Despite all the negative aspects of their jobs, these women still accomplished remarkable things. Some calculated trajectories to safely get astronauts to the moon and back again, others plotted out the safe rendezvous between two spacecraft or made rockets flying with extremely volatile fuel safe to use. Some tested aircraft and spacecraft designs in wind tunnels, or developed new computer code to use with the FORTRAN they had already learned. They all exceeded the expectations of everyone around them in the work place, proving that women and people from diverse racial backgrounds were just as capable as the white men on the job.

A final chapter visits with three women who are currently working in the space industry and contrasts their experiences with those of the early pioneers like Johnson and Easley. Back matter includes a timeline, glossary, bibliography, source notes, and index. There is a list of books for those who wish to read more about the topic, and also critical thinking questions that would be useful for a book group or class book study. The archival photos throughout the book show all the featured women, as well as several of the astronauts and rockets mentioned.

Recommended for middle grades and up.

Fall Reading 2017 A Lady Has the Floor: Belva Lockwood Speaks out for Women's Rights


If you are looking for nonfiction read-alouds to introduce events and historical figures to young readers, add this book to your collection. Belva Lockwood was a determined woman and fought for parity and justice all her life. Whether is was the unfairness of female teachers receiving half the pay of male teachers, girls and women being denied entry to law school, or female lawyers being unable to argue cases in court, Belva was convinced that things needed to change. 

Kate Hannigan has written an account of Belva's life that highlights the battles she fought for equality.

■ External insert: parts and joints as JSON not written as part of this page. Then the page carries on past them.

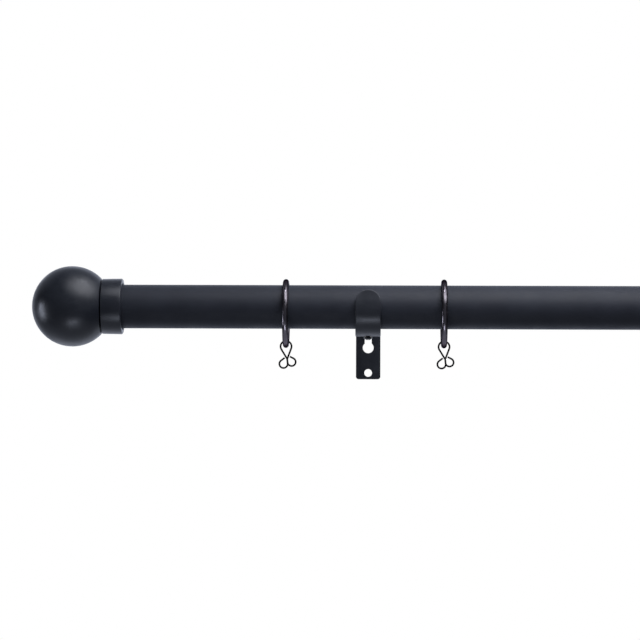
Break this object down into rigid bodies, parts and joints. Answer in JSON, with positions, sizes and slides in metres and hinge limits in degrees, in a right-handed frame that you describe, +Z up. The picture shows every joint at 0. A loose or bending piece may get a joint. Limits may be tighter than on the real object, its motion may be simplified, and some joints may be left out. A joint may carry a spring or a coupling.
{
  "type": "curtain rod with brackets",
  "caption": "Telescopic round curtain rod with ball finials, resting in bent-strip wall brackets and carrying sliding rings with wire eyes.",
  "frame": {"origin": "on the wall, midway across the left bracket's plate, level with the rod's centre line", "axes": "+X along the rod towards its thin end, +Y into the wall, +Z up"},
  "size_m": [0.8252, 0.0858, 0.0736],
  "materials": {
    "rod_paint": "satin black paint on steel tube",
    "collar_paint": "satin black paint",
    "ball_lacquer": "satin black lacquer on cast resin",
    "bracket_paint": "satin black paint on steel strip",
    "screw_black": "black coated steel",
    "ring_nickel": "glossy black nickel",
    "eye_wire": "glossy black wire",
    "black_nylon": "moulded black nylon",
    "zinc_steel": "zinc plated"
  },
  "bodies": {
    "wall_brackets": {"left_bracket": "bracket_paint", "right_bracket": "bracket_paint"},
    "left_lock_screw": {"left_lock_screw": "screw_black"},
    "right_lock_screw": {"right_lock_screw": "screw_black"},
    "rod": {"outer_tube": "rod_paint", "outer_tube_bush": "black_nylon"},
    "left_finial": {"left_finial_ball": "ball_lacquer", "left_finial_collar": "collar_paint", "left_finial_plug": "black_nylon", "left_finial_stud": "zinc_steel"},
    "inner_rod": {"inner_tube": "rod_paint", "inner_tube_guide": "black_nylon", "reducing_sleeve": "black_nylon"},
    "right_finial": {"right_finial_ball": "ball_lacquer", "right_finial_collar": "collar_paint", "right_finial_plug": "black_nylon", "right_finial_stud": "zinc_steel"},
    "ring_1": {"ring_1": "ring_nickel"},
    "ring_eye_1": {"ring_eye_1": "eye_wire"},
    "ring_2": {"ring_2": "ring_nickel"},
    "ring_eye_2": {"ring_eye_2": "eye_wire"},
    "ring_3": {"ring_3": "ring_nickel"},
    "ring_eye_3": {"ring_eye_3": "eye_wire"},
    "ring_4": {"ring_4": "ring_nickel"},
    "ring_eye_4": {"ring_eye_4": "eye_wire"}
  },
  "joints": [
    {"name": "left_lock_screw_travel", "type": "slide", "parent": "wall_brackets", "child": "left_lock_screw", "axis": [0, 0, 1], "range_m": [-0.003, 0]},
    {"name": "right_lock_screw_travel", "type": "slide", "parent": "wall_brackets", "child": "right_lock_screw", "axis": [0, 0, 1], "range_m": [-0.003, 0]},
    {"name": "rod_lift_out", "type": "slide", "parent": "wall_brackets", "child": "rod", "axis": [0, 0.0698, 0.9976], "range_m": [0, 0.045]},
    {"name": "left_finial_pull", "type": "slide", "parent": "rod", "child": "left_finial", "axis": [-1, 0, 0], "range_m": [0, 0.04]},
    {"name": "rod_telescope", "type": "slide", "parent": "rod", "child": "inner_rod", "axis": [1, 0, 0], "range_m": [-0.05, 0.1]},
    {"name": "right_finial_pull", "type": "slide", "parent": "inner_rod", "child": "right_finial", "axis": [1, 0, 0], "range_m": [0, 0.04]},
    {"name": "ring_1_slide", "type": "slide", "parent": "rod", "child": "ring_1", "axis": [1, 0, 0], "range_m": [-0.095, 0.0256]},
    {"name": "ring_eye_1_swing", "type": "hinge", "parent": "ring_1", "child": "ring_eye_1", "pos_m": [-0.0526, -0.06, -0.0244], "axis": [0, 1, 0], "range_deg": [-60, 60]},
    {"name": "ring_2_slide", "type": "slide", "parent": "rod", "child": "ring_2", "axis": [1, 0, 0], "range_m": [-0.0216, 0.219]},
    {"name": "ring_eye_2_swing", "type": "hinge", "parent": "ring_2", "child": "ring_eye_2", "pos_m": [0.0486, -0.06, -0.0244], "axis": [0, 1, 0], "range_deg": [-60, 60]},
    {"name": "ring_3_slide", "type": "slide", "parent": "rod", "child": "ring_3", "axis": [1, 0, 0], "range_m": [-0.037, 0.0216]},
    {"name": "ring_eye_3_swing", "type": "hinge", "parent": "ring_3", "child": "ring_eye_3", "pos_m": [0.3454, -0.06, -0.0259], "axis": [0, 1, 0], "range_deg": [-60, 60]},
    {"name": "ring_4_slide", "type": "slide", "parent": "rod", "child": "ring_4", "axis": [1, 0, 0], "range_m": [-0.0256, 0.033]},
    {"name": "ring_eye_4_swing", "type": "hinge", "parent": "ring_4", "child": "ring_eye_4", "pos_m": [0.4466, -0.06, -0.0259], "axis": [0, 1, 0], "range_deg": [-60, 60]}
  ]
}
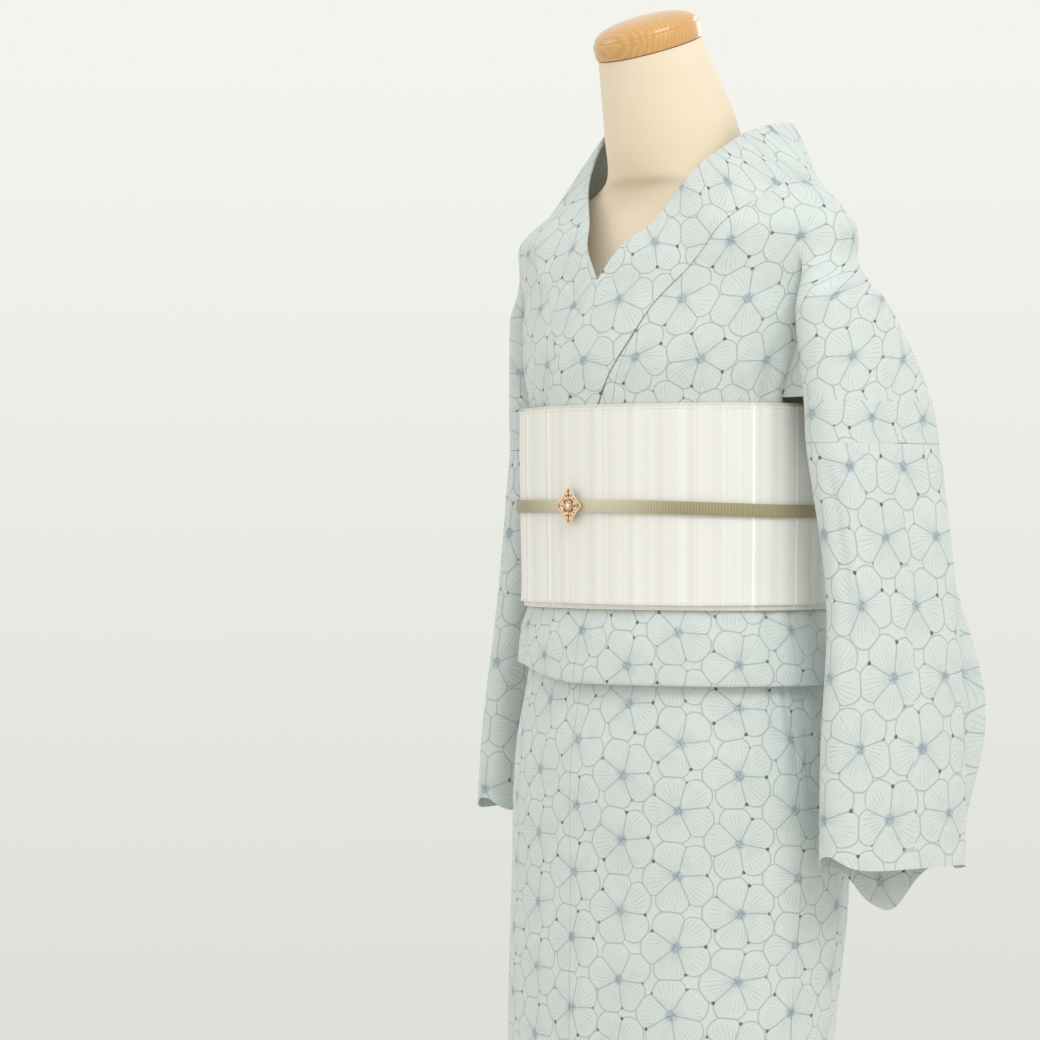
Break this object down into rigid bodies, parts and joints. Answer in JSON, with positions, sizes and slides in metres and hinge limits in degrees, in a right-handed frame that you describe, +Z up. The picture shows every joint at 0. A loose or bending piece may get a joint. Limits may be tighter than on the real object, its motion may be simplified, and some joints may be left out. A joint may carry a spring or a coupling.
{
  "type": "kimono on dress form",
  "caption": "Pale blue-green lace kimono with a wide off-white sash, flat cord and clasp, on a limbless dress form.",
  "frame": {"origin": "centre of the stand base's underside", "axes": "+Z up along the stand's pole, the wearer faces -Y, the wearer's left is +X"},
  "size_m": [0.4597, 0.344, 1.4784],
  "materials": {
    "lace": "matt embroidered cotton lace",
    "sash_cloth": "matt woven stripe",
    "cord": "flat braid",
    "gold": "polished",
    "form_cloth": "smooth stretched jersey",
    "wood": "varnished",
    "steel": "brushed"
  },
  "bodies": {
    "root": {"front_left": "lace", "front_left_shoulder": "lace", "front_right": "lace", "front_right_shoulder": "lace", "back_left": "lace", "back_left_shoulder": "lace", "back_right": "lace", "back_right_shoulder": "lace", "overlap_left": "lace", "overlap_right": "lace", "collar": "lace", "sleeve_left": "lace", "sleeve_right": "lace", "belt_inner_wrap": "sash_cloth", "belt_outer_wrap": "sash_cloth", "belt_tail": "sash_cloth", "belt_cord": "cord", "cord_knot": "cord", "clasp": "gold", "form_body": "form_cloth", "form_cap": "wood", "stand_pole": "steel", "stand_base": "wood"}
  },
  "joints": []
}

Sprinkled throughout the book are quotes from Belva's letters and speeches so that her authentic voice comes through. Alison Jay's crackle finish artwork fits so well with the text that is is hard to imagine anyone else doing the illustrations. The folk art style captures the setting of Belva's struggles in the late nineteenth and early twentieth centuries. 

There are pages devoted to her days as a teacher in a one-room schoolhouse, her work with Susan B. Anthony, and her appeal to President Grant to receive her law school diploma. Illustrations show the fashions of the times, early bicycles with their enormous front wheels, the backless benches used in school rooms, and other period details.

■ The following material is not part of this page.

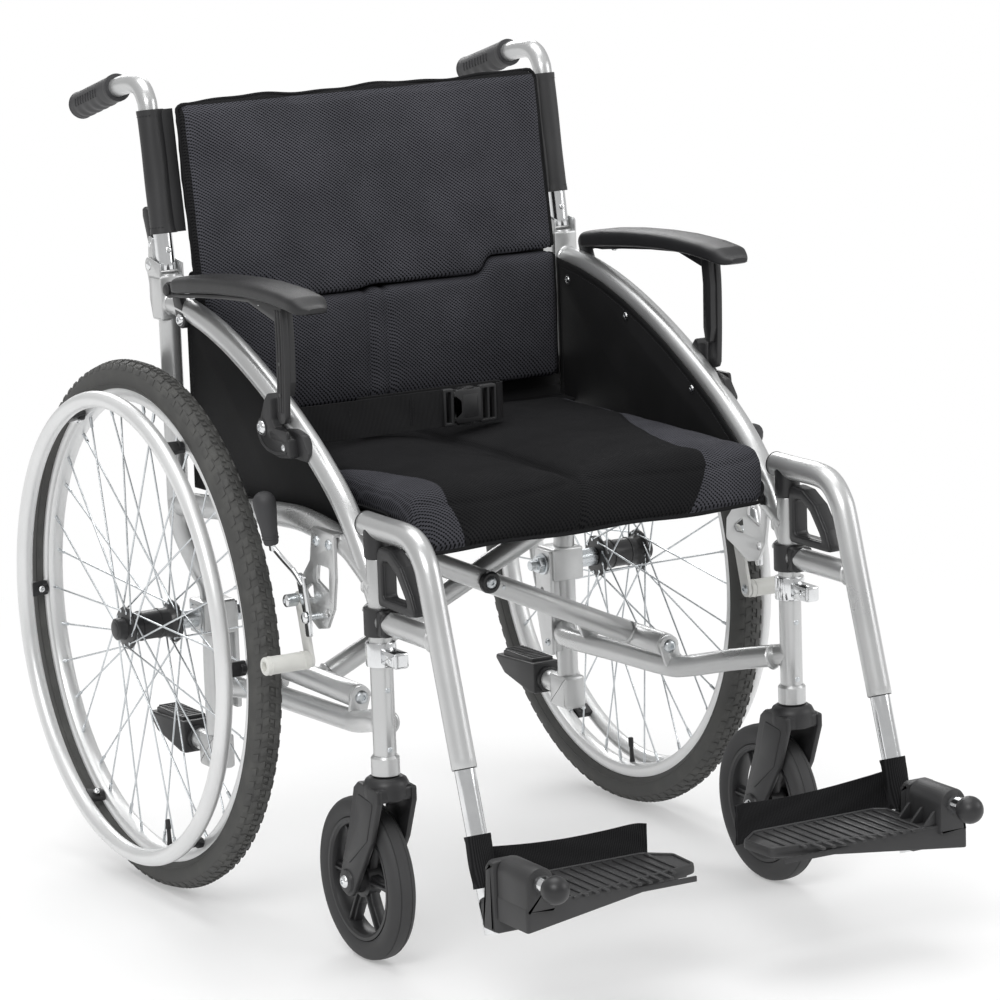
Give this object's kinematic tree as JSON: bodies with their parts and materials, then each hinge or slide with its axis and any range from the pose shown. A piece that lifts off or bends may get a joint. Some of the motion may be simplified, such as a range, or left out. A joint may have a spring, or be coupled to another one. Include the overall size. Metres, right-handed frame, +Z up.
{
  "type": "wheelchair",
  "caption": "Folding self-propelled wheelchair with cross-brace frame, half-folding back, flip-up armrests, swing-away footrests, spoked wheels, casters, brakes and lap belt.",
  "frame": {"origin": "middle of the footprint on the floor", "axes": "+Z up, the chair faces -Y, its right-hand side is -X"},
  "size_m": [0.7196, 1.122, 0.9246],
  "materials": {
    "silver_paint": "metallic silver paint, satin",
    "chrome": "polished",
    "zinc": "bright zinc plate",
    "black_plastic": "fine texture",
    "tyre_rubber": "matt",
    "grip_rubber": "satin",
    "black_nylon": "woven",
    "mesh_cloth": "spacer mesh",
    "cream_plastic": "moulded"
  },
  "bodies": {
    "frame_right": {"side_frame_right": "silver_paint", "skirt_guard_right": "black_nylon", "tipping_pad_right": "black_plastic", "axle_bolt_right": "zinc", "armrest_clamp_right": "black_plastic", "brake_bracket_right": "silver_paint", "back_cushion_lower": "mesh_cloth"},
    "wheel_right": {"rear_wheel_right": "silver_paint", "rear_tyre_right": "tyre_rubber", "handrim_right": "silver_paint"},
    "fork_right": {"caster_fork_right": "black_plastic"},
    "caster_right": {"caster_wheel_right": "black_plastic", "caster_tyre_right": "tyre_rubber"},
    "upper_back_right": {"back_cane_right": "silver_paint", "push_grip_right": "grip_rubber", "back_sleeve_right": "black_nylon", "back_cushion_upper": "mesh_cloth"},
    "latch_right": {"back_latch_right": "black_plastic"},
    "swing_hanger_right": {"hanger_right": "silver_paint"},
    "release_right": {"hanger_release_right": "black_plastic"},
    "footrest_right": {"footrest_tube_right": "chrome", "heel_strap_right": "black_nylon"},
    "plate_right": {"footplate_right": "black_plastic"},
    "armrest_right": {"armrest_pad_right": "black_plastic", "armrest_support_right": "black_plastic"},
    "brake_right": {"brake_lever_right": "chrome"},
    "shoe_right": {"brake_shoe_right": "cream_plastic"},
    "frame_left": {"side_frame_left": "silver_paint", "skirt_guard_left": "black_nylon", "tipping_pad_left": "black_plastic", "axle_bolt_left": "zinc", "armrest_clamp_left": "black_plastic", "brake_bracket_left": "silver_paint"},
    "wheel_left": {"rear_wheel_left": "silver_paint", "rear_tyre_left": "tyre_rubber", "handrim_left": "silver_paint"},
    "fork_left": {"caster_fork_left": "black_plastic"},
    "caster_left": {"caster_wheel_left": "black_plastic", "caster_tyre_left": "tyre_rubber"},
    "upper_back_left": {"back_cane_left": "silver_paint", "push_grip_left": "grip_rubber", "back_sleeve_left": "black_nylon"},
    "latch_left": {"back_latch_left": "black_plastic"},
    "swing_hanger_left": {"hanger_left": "silver_paint"},
    "release_left": {"hanger_release_left": "black_plastic"},
    "footrest_left": {"footrest_tube_left": "chrome", "heel_strap_left": "black_nylon"},
    "plate_left": {"footplate_left": "black_plastic"},
    "armrest_left": {"armrest_pad_left": "black_plastic", "armrest_support_left": "black_plastic"},
    "brake_left": {"brake_lever_left": "chrome"},
    "shoe_left": {"brake_shoe_left": "cream_plastic"},
    "rear_brace": {"brace_rear": "silver_paint", "brace_bolt": "black_plastic", "seat_sling": "black_nylon", "seat_cushion": "mesh_cloth", "belt_right": "black_nylon", "belt_left": "black_nylon", "buckle": "black_plastic"},
    "front_brace": {"brace_front": "silver_paint"}
  },
  "joints": [
    {"name": "fold", "type": "hinge", "parent": "frame_right", "child": "rear_brace", "pos_m": [-0.2, 0.046, 0.26], "axis": [0, -1, 0], "range_deg": [0, 56], "deforming": ["seat_sling", "seat_cushion", "belt_right", "belt_left", "buckle", "back_cushion_lower", "back_cushion_upper", "heel_strap_right", "heel_strap_left"]},
    {"name": "brace_cross", "type": "hinge", "parent": "rear_brace", "child": "front_brace", "pos_m": [0, 0.046, 0.352], "axis": [0, -1, 0], "range_deg": [-112, 0]},
    {"name": "left_side", "type": "hinge", "parent": "front_brace", "child": "frame_left", "pos_m": [0.2, 0.046, 0.26], "axis": [0, -1, 0], "range_deg": [0, 56]},
    {"name": "wheel_spin_right", "type": "hinge", "parent": "frame_right", "child": "wheel_right", "pos_m": [-0.312, 0.256, 0.305], "axis": [1, 0, 0], "continuous": true},
    {"name": "caster_swivel_right", "type": "hinge", "parent": "frame_right", "child": "fork_right", "pos_m": [-0.2595, -0.203, 0.2], "axis": [0, 0, 1], "continuous": true},
    {"name": "caster_spin_right", "type": "hinge", "parent": "fork_right", "child": "caster_right", "pos_m": [-0.2595, -0.151, 0.09], "axis": [1, 0, 0], "continuous": true},
    {"name": "back_fold_right", "type": "hinge", "parent": "frame_right", "child": "upper_back_right", "pos_m": [-0.2595, 0.294, 0.711], "axis": [-1, 0, 0], "range_deg": [0, 110]},
    {"name": "back_latch_right", "type": "hinge", "parent": "upper_back_right", "child": "latch_right", "pos_m": [-0.2595, 0.306, 0.73], "axis": [-1, 0, 0], "range_deg": [0, 15]},
    {"name": "hanger_swing_right", "type": "hinge", "parent": "frame_right", "child": "swing_hanger_right", "pos_m": [-0.2595, -0.203, 0.385], "axis": [0, 0, -1], "range_deg": [0, 95]},
    {"name": "hanger_release_right", "type": "hinge", "parent": "swing_hanger_right", "child": "release_right", "pos_m": [-0.2595, -0.259, 0.404], "axis": [0, -1, 0], "range_deg": [0, 15]},
    {"name": "footrest_slide_right", "type": "slide", "parent": "swing_hanger_right", "child": "footrest_right", "axis": [0, -0.3032, -0.9529], "range_m": [-0.05, 0.03]},
    {"name": "footplate_flip_right", "type": "hinge", "parent": "footrest_right", "child": "plate_right", "pos_m": [-0.255, -0.519, 0.167], "axis": [0, -1, 0], "range_deg": [0, 90]},
    {"name": "armrest_flip_right", "type": "hinge", "parent": "frame_right", "child": "armrest_right", "pos_m": [-0.277, 0.236, 0.69], "axis": [-1, 0, 0], "range_deg": [0, 80]},
    {"name": "brake_right", "type": "hinge", "parent": "frame_right", "child": "brake_right", "pos_m": [-0.289, -0.094, 0.372], "axis": [1, 0, 0], "range_deg": [0, 30]},
    {"name": "brake_shoe_right", "type": "hinge", "parent": "frame_right", "child": "shoe_right", "pos_m": [-0.2815, -0.062, 0.386], "axis": [1, 0, 0], "range_deg": [0, 17.1]},
    {"name": "wheel_spin_left", "type": "hinge", "parent": "frame_left", "child": "wheel_left", "pos_m": [0.312, 0.256, 0.305], "axis": [1, 0, 0], "continuous": true},
    {"name": "caster_swivel_left", "type": "hinge", "parent": "frame_left", "child": "fork_left", "pos_m": [0.2595, -0.203, 0.2], "axis": [0, 0, 1], "continuous": true},
    {"name": "caster_spin_left", "type": "hinge", "parent": "fork_left", "child": "caster_left", "pos_m": [0.2595, -0.151, 0.09], "axis": [1, 0, 0], "continuous": true},
    {"name": "back_fold_left", "type": "hinge", "parent": "frame_left", "child": "upper_back_left", "pos_m": [0.2595, 0.294, 0.711], "axis": [-1, 0, 0], "range_deg": [0, 110]},
    {"name": "back_latch_left", "type": "hinge", "parent": "upper_back_left", "child": "latch_left", "pos_m": [0.2595, 0.306, 0.73], "axis": [-1, 0, 0], "range_deg": [0, 15]},
    {"name": "hanger_swing_left", "type": "hinge", "parent": "frame_left", "child": "swing_hanger_left", "pos_m": [0.2595, -0.203, 0.385], "axis": [0, 0, 1], "range_deg": [0, 95]},
    {"name": "hanger_release_left", "type": "hinge", "parent": "swing_hanger_left", "child": "release_left", "pos_m": [0.2595, -0.259, 0.404], "axis": [0, 1, 0], "range_deg": [0, 15]},
    {"name": "footrest_slide_left", "type": "slide", "parent": "swing_hanger_left", "child": "footrest_left", "axis": [0, -0.3032, -0.9529], "range_m": [-0.05, 0.03]},
    {"name": "footplate_flip_left", "type": "hinge", "parent": "footrest_left", "child": "plate_left", "pos_m": [0.255, -0.519, 0.167], "axis": [0, 1, 0], "range_deg": [0, 90]},
    {"name": "armrest_flip_left", "type": "hinge", "parent": "frame_left", "child": "armrest_left", "pos_m": [0.277, 0.236, 0.69], "axis": [-1, 0, 0], "range_deg": [0, 80]},
    {"name": "brake_left", "type": "hinge", "parent": "frame_left", "child": "brake_left", "pos_m": [0.289, -0.094, 0.372], "axis": [1, 0, 0], "range_deg": [0, 30]},
    {"name": "brake_shoe_left", "type": "hinge", "parent": "frame_left", "child": "shoe_left", "pos_m": [0.2815, -0.062, 0.386], "axis": [1, 0, 0], "range_deg": [0, 17.1]}
  ],
  "couplings": [
    {"joint": "brace_cross", "follows": "fold", "ratio": -2},
    {"joint": "left_side", "follows": "fold", "ratio": 1},
    {"joint": "footplate_flip_right", "follows": "fold", "ratio": 1.6071},
    {"joint": "footplate_flip_left", "follows": "fold", "ratio": 1.6071},
    {"joint": "back_fold_left", "follows": "back_fold_right", "ratio": 1},
    {"joint": "brake_shoe_right", "follows": "brake_right", "ratio": 0.5667},
    {"joint": "brake_shoe_left", "follows": "brake_left", "ratio": 0.5667}
  ]
}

Back matter includes an archival photo of Belva, an author's note, a timeline, bibliography, and source notes. This is a wonderful book to use when studying the suffrage movement, Women's History Month, or American historical figures in general.

I received an advance copy from the publisher for review purposes.

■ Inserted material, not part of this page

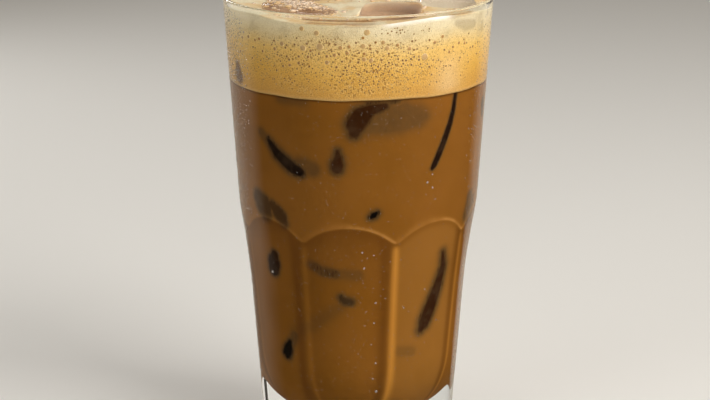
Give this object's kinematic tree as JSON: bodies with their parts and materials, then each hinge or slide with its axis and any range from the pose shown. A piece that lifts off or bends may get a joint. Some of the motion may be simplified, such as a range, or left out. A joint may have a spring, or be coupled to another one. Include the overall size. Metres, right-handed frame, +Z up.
{
  "type": "iced coffee in a glass",
  "caption": "Iced coffee with a deep foam cap and ice cubes in a tall pressed-glass tumbler with arched panels round its lower body.",
  "frame": {"origin": "middle of the glass's foot ring, on the surface it stands on", "axes": "+Z up along the glass's axis, -Y towards the front that the picture shows, +X to that view's right"},
  "size_m": [0.088, 0.088, 0.155],
  "materials": {
    "tumbler_glass": "clear pressed glass, fire polished, misted with fine condensation",
    "milky_coffee": "opaque milky coffee, smooth and wet, darker where ice lies against the glass",
    "coffee_foam": "fine foam with pin bubbles, cream on top and golden tan below",
    "ice": "clear wet ice with melted edges, faintly cloudy inside"
  },
  "bodies": {
    "root": {"glass": "tumbler_glass", "coffee": "milky_coffee", "foam": "coffee_foam", "ice_front": "ice", "ice_left": "ice", "ice_right": "ice", "ice_back": "ice", "ice_back_left": "ice"}
  },
  "joints": []
}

Fall Reading 2017 Lunchbox Words


Author Tracey West has written hundreds of books; you may recognize the name from the covers of Pokemon chapter books, the Dragon Masters series, or Pixie Tricks. But you may not know that she has a book designed to help your child master spelling words and increase their vocabulary. Put together as a collection of fun notes that can be torn out and slipped into a lunchbox, each page has a message on the front that features a spelling word. On the back of the page is listed the pronunciation, part of speech, definition, and often some tips on how to remember the correct spelling. Some pages feature a quote from a famous person that uses the word, other pages have "punny" jokes and riddles. Here's one - "Why do so many teachers use whiteboards? They're really re-markable!" 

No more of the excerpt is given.